Netanyahu is signaling back that this fallback position is unacceptable to him. In particular, the Israelis do not want to allow Iran to follow the "Japan model"—becoming a so-called screwdriver state that has a nuclear program with the capability of building a nuclear weapon in weeks if necessary. "Let's say the path to nuclear weapons is a 1,000 yards," says an Israeli official. "You wouldn't want a situation where they could stop at 999 and just expand their base." Israeli officials, both in Washington and Jerusalem, suggest that for Netanyahu, the end of 2009 is his informal deadline for progress on the nuclear issue, even as the Americans are trying to launch regional-focused talks addressing all issues with Iran that will likely take years.

The Israelis fear that the Obamaites will be duped, as so many others have, by Tehran's Scheherazade-like approach to talks, endlessly stringing them out. "Clearly that is the Iranian strategy," says the Israeli official. Now, to the consternation of Israeli officials, the State Department is urging Israel to join the Nuclear Non-Proliferation Treaty—a source of enormous embarrassment to a country that is believed to have scores of nuclear weapons but doesn't want to admit it (U.S. officials, in the past, have always avoided pressuring Israel on the NPT).

The sequencing issue is also a potential train wreck. Netanyahu's view remains what Arad laid out to me last summer: as long as Iran is threatening the region and underwriting Hizbullah and Hamas, encouraging the extremists in their refusal to recognize Israel, a Palestinian peace agreement would not be worth anything. In his AIPAC speech, Netanyahu sought to make his Iran-first argument in another way: by saying the threat from Tehran provided a remarkable "opportunity" to unite Arabs and Israelis through mutual fear. Obama's opposing view was laid out by Emanuel in comments reported by the Jerusalem Post: he said that strengthening the "international coalition that will be necessary to thwart Iran's nuclear program will be made easier if progress is made in peace negotiations between Israel and the Palestinians."

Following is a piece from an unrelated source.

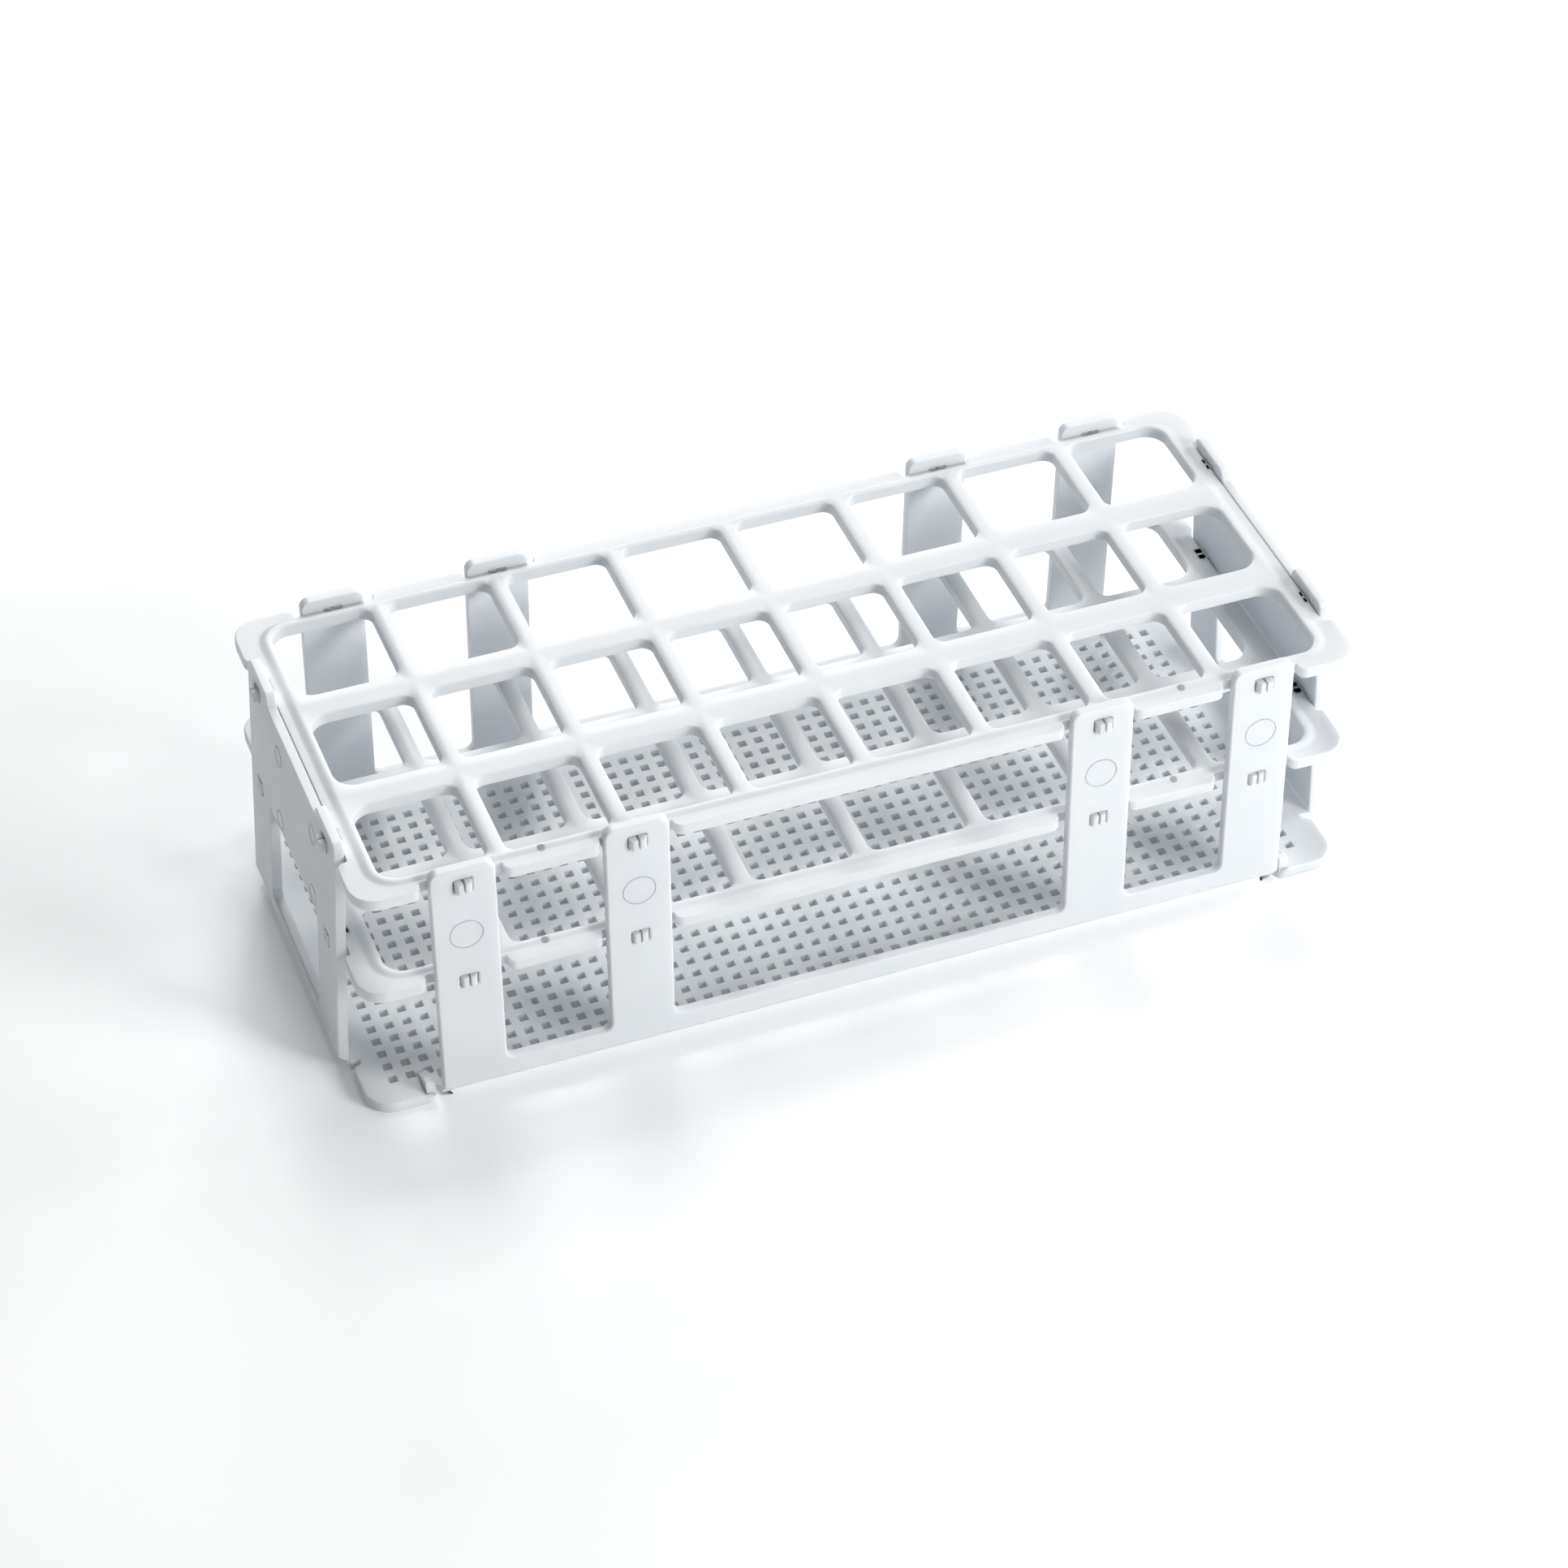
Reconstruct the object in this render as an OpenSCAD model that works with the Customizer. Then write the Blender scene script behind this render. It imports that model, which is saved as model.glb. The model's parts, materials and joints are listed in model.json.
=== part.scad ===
// Flat-pack rack for twenty-four 25 mm test tubes. A flat base carries four side
// panels on living hinges; the panels fold up and snap onto the teeth of two shelves.
// Millimetres, +Z up, +X along the rack. The origin is under the middle of the base.

/* [Rack] */
// Length of the base and of both shelves
rack_l = 246; // [240:0.5:260]
// Width of the base and of both shelves
rack_w = 104; // [102:0.5:114]
// Plan radius of the four outer corners
corner_r = 6.5; // [3:0.5:10]

/* [Tube holes] */
// Holes along the rack
cols = 8; // [8:1:8]
// Holes across the rack
rows = 3; // [3:1:3]
// Distance between hole centres along the rack
col_pitch = 29.3; // [27.5:0.1:29.4]
// Distance between hole centres across the rack
row_pitch = 33.4; // [31:0.1:33.5]
// Size of a hole along the rack
hole_l = 25.1; // [20:0.1:26]
// Size of a hole across the rack
hole_w = 25.9; // [20:0.1:26]
// Corner radius of a hole
hole_r = 2.8; // [1:0.1:6]
// Corner radius of the end holes, towards the ends of the rack
hole_end_r = 5; // [2:0.1:8]

/* [Shelves] */
// Thickness of a shelf at its rim
rim_t = 3; // [2:0.1:4]
// Height of the bars above the rim
bar_rise = 0.6; // [0.3:0.1:2]
// Underside of the lower shelf
lower_z = 35.3; // [30:0.1:40]
// Underside of the upper shelf
upper_z = 63.8; // [55:0.1:66]

/* [Base] */
// Thickness of the base
base_t = 3; // [2.5:0.1:4]

/* [Panels] */
// Thickness of the four hinged panels
panel_t = 2.6; // [2:0.1:2.8]
// Height of the posts and ears above the floor
post_top = 70.2; // [69.5:0.1:74]
// Width of a post or ear
post_w = 15.4; // [13:0.1:16]
// Distance of the outer posts from the middle
outer_post = 98; // [97:0.1:98.5]
// Distance of the inner posts from the middle
inner_post = 57; // [56:0.1:57.5]
// Top of the rail that joins the posts
rail_top = 9.8; // [8:0.1:14]
// Width of the end panels
end_w = 70.6; // [66:0.1:71]
// Top edge of the end panels between their ears
ledge_top = 67; // [64:0.1:67.5]
// Width of the window in an end panel
window_w = 39.6; // [20:0.1:44]
// Lower edge of the window in an end panel
window_low = 8.5; // [8:0.1:20]
// Upper edge of the window in an end panel
window_high = 37; // [30:0.1:45]

/* [Living hinges] */
// Thickness of the web in a living hinge
web_t = 0.6; // [0.4:0.1:1]
// Distance of the end hinges from the middle
end_hinge = 123.6; // [122.5:0.1:124.5]
// Distance of the side hinges from the middle
side_hinge = 51.6; // [50.9:0.1:52.5]

/* [Snap fit] */
// Width of a slot in a post
slot_w = 4.5; // [4.4:0.1:6]
// Room above and below a tooth in its slot
slot_play = 0.25; // [0.25:0.05:0.6]
// Width of one tooth
tooth_w = 1.8; // [1.2:0.1:1.9]
// Gap between the two teeth in a slot
tooth_gap = 0.5; // [0.3:0.1:0.5]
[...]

Netanyahu will try to gloss over the differences by going through the motions of negotiating with Mahmoud Abbas, the weakened Palestinian president, but the push by the U.S. at some point is going to come to shove if Obama is serious about a Palestinian state by the end of his first term. It will happen sooner rather than later if Israel continues to accelerate the building of settlements on the West Bank, as it has been doing in recent months. Another trigger would be any efforts by the Obama administration to conduct secret talks with more moderate elements of Hamas, as a number of experts on the region are urging and as many Europeans appear to want.

The Syrian track may be the most hopeful right now, at least between the U.S. and Damascus. "In initial exploratory talks there was a lot of common ground," says the Syrian official. That could result, however, in additional pressure on Netanyahu from Washington to give up the Golan Heights. Syrian President Bashar Assad will want something substantial in return if he is to tack away from Tehran and supply cooperation at the Iraqi and Lebanese borders, especially after the way the Bush administration humiliated him.

Bottom line: the rupture is not going to happen right away. Both Obama and Netanyahu have big political reasons to make their first summit come out looking like a lovefest. But the first flashpoint is not far off: the end of the year on Iran. And after that things could get very heated over the Palestinian issue.»